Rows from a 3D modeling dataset
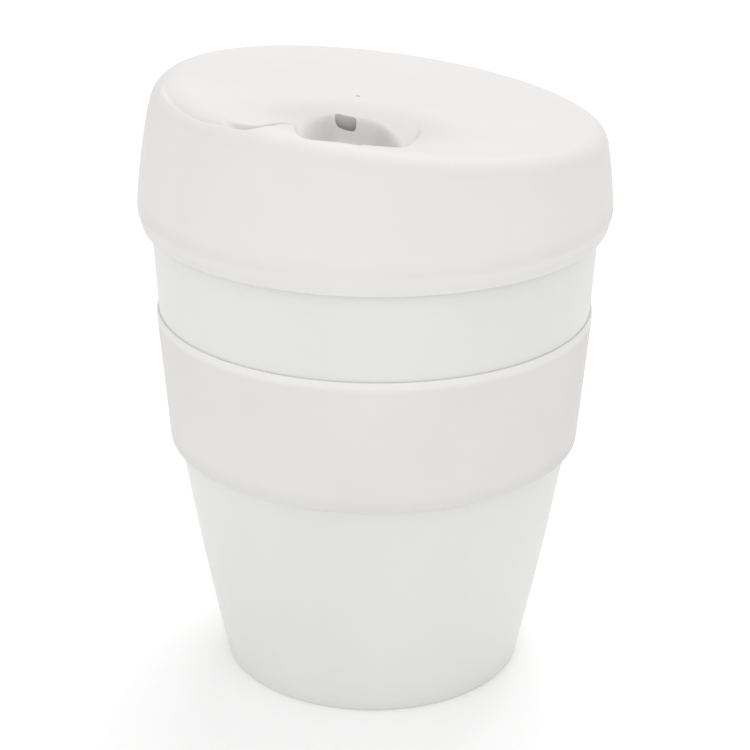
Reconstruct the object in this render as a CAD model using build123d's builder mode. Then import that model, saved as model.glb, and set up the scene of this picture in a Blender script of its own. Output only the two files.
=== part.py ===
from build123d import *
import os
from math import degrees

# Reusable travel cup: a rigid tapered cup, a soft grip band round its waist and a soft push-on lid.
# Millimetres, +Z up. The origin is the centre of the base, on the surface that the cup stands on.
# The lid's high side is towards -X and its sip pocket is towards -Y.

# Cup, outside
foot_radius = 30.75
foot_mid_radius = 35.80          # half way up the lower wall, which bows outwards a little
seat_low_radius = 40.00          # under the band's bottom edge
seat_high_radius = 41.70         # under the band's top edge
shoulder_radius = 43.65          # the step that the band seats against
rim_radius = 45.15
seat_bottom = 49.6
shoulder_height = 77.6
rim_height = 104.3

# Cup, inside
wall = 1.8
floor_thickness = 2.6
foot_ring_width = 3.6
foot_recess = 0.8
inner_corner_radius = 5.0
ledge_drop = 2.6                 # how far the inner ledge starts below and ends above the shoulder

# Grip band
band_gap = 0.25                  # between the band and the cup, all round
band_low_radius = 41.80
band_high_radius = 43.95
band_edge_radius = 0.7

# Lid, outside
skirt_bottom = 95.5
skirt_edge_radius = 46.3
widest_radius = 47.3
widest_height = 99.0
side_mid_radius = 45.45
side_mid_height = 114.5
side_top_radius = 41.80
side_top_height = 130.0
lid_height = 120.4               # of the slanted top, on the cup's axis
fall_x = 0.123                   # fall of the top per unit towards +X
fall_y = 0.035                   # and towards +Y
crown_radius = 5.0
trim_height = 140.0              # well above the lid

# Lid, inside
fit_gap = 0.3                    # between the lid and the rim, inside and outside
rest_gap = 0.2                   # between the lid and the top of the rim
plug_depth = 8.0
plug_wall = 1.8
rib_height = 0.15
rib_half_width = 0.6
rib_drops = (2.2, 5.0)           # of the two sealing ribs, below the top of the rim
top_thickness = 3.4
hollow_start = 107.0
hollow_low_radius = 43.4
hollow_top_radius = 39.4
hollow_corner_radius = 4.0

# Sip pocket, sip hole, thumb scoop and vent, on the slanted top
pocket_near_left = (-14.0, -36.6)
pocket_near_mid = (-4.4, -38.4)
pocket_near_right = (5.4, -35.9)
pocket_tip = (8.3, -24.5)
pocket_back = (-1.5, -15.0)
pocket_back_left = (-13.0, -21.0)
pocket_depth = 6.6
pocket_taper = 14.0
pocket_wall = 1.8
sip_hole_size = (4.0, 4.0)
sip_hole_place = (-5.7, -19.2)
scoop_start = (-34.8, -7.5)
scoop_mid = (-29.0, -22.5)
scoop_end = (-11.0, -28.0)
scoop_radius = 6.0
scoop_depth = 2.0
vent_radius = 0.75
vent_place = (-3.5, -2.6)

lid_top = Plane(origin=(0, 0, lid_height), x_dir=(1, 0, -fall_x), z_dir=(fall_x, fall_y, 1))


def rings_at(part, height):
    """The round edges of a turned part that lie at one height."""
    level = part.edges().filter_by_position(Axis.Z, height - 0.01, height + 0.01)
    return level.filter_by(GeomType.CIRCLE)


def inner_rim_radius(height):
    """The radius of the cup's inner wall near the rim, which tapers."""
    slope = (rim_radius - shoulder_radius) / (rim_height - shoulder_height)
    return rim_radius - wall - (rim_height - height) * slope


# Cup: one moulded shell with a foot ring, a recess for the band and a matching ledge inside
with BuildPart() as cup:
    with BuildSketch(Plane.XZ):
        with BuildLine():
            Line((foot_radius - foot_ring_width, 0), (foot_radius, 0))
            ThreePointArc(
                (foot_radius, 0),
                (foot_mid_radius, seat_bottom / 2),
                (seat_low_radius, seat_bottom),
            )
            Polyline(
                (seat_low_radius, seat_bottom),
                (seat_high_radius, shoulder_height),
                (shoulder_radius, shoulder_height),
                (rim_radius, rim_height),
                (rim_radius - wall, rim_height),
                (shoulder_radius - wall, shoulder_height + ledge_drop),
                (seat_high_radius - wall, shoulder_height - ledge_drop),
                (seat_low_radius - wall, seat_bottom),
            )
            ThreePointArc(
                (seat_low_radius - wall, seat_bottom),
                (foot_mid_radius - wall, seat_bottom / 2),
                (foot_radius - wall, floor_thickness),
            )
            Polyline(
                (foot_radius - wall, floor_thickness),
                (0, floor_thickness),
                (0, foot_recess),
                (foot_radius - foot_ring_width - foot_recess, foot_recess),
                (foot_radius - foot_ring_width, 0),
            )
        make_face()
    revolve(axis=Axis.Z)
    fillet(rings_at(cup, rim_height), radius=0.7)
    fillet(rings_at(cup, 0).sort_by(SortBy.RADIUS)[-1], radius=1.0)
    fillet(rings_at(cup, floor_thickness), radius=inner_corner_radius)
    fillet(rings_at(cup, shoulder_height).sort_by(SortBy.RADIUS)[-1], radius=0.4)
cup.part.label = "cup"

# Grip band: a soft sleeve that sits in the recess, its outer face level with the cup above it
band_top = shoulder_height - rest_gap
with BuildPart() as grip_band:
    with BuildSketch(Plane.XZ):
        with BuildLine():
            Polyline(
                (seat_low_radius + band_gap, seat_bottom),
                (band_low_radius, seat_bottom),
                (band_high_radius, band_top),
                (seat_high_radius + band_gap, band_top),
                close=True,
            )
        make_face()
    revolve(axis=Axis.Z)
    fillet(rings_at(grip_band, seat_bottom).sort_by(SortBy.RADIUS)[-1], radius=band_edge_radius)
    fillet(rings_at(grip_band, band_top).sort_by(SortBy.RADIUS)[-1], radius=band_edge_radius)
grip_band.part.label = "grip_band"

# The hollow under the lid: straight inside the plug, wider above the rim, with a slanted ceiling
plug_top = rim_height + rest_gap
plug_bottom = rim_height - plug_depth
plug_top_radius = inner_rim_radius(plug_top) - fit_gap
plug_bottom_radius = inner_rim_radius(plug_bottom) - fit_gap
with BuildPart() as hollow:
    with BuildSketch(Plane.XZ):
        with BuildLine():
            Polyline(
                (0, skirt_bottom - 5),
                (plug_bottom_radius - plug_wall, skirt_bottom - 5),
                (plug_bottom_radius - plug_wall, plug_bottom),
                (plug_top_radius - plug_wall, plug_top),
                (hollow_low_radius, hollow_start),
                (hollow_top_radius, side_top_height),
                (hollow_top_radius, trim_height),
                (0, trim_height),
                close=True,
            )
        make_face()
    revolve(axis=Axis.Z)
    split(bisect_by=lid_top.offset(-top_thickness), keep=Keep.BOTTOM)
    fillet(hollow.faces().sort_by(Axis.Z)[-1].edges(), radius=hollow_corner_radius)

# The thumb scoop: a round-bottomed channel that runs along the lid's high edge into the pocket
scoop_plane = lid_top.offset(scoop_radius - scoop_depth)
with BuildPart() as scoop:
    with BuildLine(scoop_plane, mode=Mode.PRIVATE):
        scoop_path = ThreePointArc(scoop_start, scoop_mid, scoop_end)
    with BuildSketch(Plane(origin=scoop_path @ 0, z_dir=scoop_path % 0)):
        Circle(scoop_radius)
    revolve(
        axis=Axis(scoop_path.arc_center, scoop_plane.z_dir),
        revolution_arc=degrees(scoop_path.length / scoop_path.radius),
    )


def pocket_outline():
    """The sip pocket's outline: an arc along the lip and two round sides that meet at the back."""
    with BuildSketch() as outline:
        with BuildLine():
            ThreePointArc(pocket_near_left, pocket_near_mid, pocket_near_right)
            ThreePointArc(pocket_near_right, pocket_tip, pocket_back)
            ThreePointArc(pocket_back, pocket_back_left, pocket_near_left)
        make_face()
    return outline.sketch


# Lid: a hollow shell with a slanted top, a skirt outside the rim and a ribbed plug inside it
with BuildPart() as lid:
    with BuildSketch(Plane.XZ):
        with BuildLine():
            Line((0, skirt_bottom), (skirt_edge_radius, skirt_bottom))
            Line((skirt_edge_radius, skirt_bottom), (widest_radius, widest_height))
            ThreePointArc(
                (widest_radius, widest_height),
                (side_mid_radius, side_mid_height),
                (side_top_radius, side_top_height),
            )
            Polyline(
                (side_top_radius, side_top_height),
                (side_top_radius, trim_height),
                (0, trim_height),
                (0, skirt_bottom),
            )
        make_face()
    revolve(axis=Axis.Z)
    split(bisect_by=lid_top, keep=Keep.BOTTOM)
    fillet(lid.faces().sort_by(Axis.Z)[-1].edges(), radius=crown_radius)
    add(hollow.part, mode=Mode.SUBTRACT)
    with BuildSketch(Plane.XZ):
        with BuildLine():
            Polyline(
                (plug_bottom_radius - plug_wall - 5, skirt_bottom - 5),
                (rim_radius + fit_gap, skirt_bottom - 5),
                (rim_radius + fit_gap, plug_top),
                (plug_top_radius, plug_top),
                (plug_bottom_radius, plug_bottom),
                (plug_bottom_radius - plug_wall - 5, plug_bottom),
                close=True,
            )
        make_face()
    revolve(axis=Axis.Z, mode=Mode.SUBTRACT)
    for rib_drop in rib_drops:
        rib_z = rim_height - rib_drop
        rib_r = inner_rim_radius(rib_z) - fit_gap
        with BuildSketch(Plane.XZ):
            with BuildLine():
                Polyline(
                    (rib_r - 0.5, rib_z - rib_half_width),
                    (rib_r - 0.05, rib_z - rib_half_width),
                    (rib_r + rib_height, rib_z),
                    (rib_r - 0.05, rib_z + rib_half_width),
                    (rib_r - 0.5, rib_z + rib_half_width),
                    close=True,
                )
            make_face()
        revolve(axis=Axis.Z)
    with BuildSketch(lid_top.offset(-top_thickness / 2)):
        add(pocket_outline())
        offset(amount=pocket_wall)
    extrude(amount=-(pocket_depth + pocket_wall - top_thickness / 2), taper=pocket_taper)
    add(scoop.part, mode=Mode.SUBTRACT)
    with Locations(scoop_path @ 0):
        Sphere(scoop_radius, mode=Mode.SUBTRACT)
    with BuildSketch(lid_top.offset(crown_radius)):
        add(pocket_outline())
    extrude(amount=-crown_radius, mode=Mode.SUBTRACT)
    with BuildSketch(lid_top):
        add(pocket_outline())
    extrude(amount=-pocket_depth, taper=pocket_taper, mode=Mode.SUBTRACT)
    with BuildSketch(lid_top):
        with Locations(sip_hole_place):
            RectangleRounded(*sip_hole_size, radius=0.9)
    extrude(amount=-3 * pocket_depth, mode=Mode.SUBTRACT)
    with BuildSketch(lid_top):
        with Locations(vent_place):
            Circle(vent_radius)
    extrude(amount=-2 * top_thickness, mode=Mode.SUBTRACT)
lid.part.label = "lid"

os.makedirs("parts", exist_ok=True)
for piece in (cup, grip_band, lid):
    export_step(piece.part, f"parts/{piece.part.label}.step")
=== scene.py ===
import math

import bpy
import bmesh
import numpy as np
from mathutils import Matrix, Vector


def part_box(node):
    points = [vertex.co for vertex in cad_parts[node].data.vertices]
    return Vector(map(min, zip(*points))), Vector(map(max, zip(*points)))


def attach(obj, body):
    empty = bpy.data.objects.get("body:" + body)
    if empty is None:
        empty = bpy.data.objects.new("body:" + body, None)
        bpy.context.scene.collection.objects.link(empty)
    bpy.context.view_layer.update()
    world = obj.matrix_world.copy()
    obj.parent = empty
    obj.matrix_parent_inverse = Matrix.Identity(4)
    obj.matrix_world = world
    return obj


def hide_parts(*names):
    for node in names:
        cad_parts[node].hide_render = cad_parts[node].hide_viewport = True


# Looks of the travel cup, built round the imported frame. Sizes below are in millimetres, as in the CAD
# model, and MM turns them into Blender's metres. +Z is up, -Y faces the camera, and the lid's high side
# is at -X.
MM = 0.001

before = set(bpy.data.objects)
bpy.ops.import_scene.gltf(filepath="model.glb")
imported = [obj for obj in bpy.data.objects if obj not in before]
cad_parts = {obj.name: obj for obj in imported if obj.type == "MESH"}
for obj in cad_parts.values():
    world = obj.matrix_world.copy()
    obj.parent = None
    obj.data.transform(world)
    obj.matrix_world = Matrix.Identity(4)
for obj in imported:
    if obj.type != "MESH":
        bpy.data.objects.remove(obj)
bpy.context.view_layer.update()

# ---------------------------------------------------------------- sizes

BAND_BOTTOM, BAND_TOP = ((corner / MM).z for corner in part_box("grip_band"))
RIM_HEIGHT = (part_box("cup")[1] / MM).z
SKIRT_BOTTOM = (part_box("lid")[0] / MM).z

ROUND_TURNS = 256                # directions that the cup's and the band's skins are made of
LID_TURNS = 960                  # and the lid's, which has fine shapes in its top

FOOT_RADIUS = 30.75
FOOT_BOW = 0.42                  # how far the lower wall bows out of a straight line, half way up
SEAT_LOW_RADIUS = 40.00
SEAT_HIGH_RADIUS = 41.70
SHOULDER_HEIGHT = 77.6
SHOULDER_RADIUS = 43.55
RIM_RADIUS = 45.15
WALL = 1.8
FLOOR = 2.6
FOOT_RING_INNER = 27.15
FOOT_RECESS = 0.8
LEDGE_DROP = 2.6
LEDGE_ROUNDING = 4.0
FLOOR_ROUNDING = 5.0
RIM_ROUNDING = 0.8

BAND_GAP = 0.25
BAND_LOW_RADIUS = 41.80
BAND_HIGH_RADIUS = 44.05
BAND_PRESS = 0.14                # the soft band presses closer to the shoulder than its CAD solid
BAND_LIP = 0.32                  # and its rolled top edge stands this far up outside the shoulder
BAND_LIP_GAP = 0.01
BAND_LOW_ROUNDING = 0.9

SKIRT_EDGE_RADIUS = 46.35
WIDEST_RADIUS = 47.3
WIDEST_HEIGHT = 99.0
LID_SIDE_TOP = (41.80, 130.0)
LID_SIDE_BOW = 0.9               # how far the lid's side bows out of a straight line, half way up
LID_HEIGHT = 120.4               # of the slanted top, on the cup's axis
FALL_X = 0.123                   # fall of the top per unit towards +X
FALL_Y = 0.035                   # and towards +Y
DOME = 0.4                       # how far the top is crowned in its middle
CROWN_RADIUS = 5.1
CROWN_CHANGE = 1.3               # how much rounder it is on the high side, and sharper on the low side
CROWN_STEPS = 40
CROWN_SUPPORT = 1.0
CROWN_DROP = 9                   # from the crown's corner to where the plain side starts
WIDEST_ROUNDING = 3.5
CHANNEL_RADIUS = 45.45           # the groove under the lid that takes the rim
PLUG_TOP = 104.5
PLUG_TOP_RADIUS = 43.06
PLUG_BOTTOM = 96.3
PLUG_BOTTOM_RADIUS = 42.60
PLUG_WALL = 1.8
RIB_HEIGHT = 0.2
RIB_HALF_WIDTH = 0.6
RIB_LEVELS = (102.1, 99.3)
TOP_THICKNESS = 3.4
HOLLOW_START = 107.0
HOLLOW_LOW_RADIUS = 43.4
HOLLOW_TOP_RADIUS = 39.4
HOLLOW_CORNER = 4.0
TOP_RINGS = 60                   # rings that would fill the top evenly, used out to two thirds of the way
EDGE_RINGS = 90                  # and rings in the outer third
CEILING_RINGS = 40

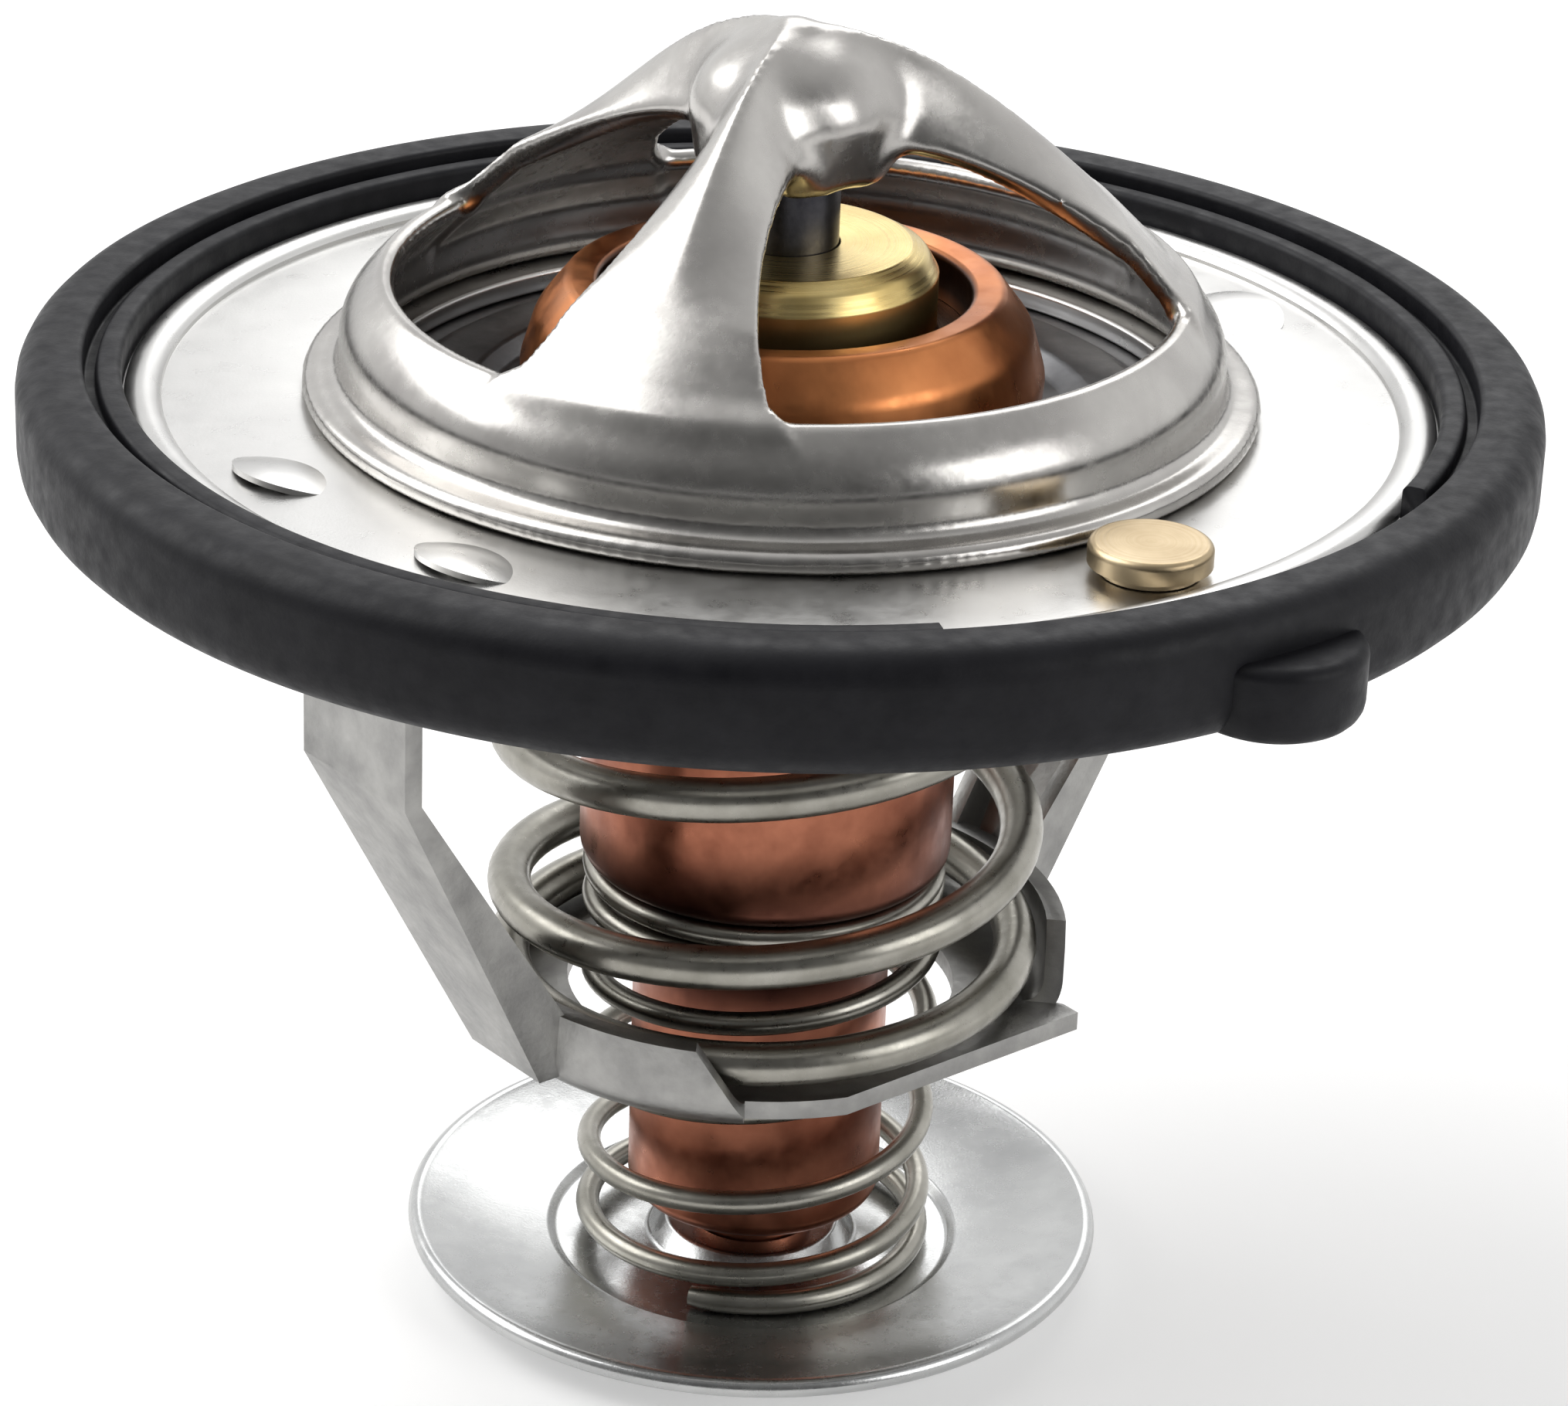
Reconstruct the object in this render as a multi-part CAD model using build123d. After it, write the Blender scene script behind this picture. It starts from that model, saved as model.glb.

## [REQUEST]
Among the records above, extract exactly the lines from the line with "extrude(amount=-crown_radius, mode=Mode.SUBTRACT)" to the line with "for node in", both lines included, and leave out the rest.

## [PROBLEM SOLUTION]
    extrude(amount=-crown_radius, mode=Mode.SUBTRACT)
    with BuildSketch(lid_top):
        add(pocket_outline())
    extrude(amount=-pocket_depth, taper=pocket_taper, mode=Mode.SUBTRACT)
    with BuildSketch(lid_top):
        with Locations(sip_hole_place):
            RectangleRounded(*sip_hole_size, radius=0.9)
    extrude(amount=-3 * pocket_depth, mode=Mode.SUBTRACT)
    with BuildSketch(lid_top):
        with Locations(vent_place):
            Circle(vent_radius)
    extrude(amount=-2 * top_thickness, mode=Mode.SUBTRACT)
lid.part.label = "lid"

os.makedirs("parts", exist_ok=True)
for piece in (cup, grip_band, lid):
    export_step(piece.part, f"parts/{piece.part.label}.step")
=== scene.py ===
import math

import bpy
import bmesh
import numpy as np
from mathutils import Matrix, Vector


def part_box(node):
    points = [vertex.co for vertex in cad_parts[node].data.vertices]
    return Vector(map(min, zip(*points))), Vector(map(max, zip(*points)))


def attach(obj, body):
    empty = bpy.data.objects.get("body:" + body)
    if empty is None:
        empty = bpy.data.objects.new("body:" + body, None)
        bpy.context.scene.collection.objects.link(empty)
    bpy.context.view_layer.update()
    world = obj.matrix_world.copy()
    obj.parent = empty
    obj.matrix_parent_inverse = Matrix.Identity(4)
    obj.matrix_world = world
    return obj


def hide_parts(*names):
    for node in names:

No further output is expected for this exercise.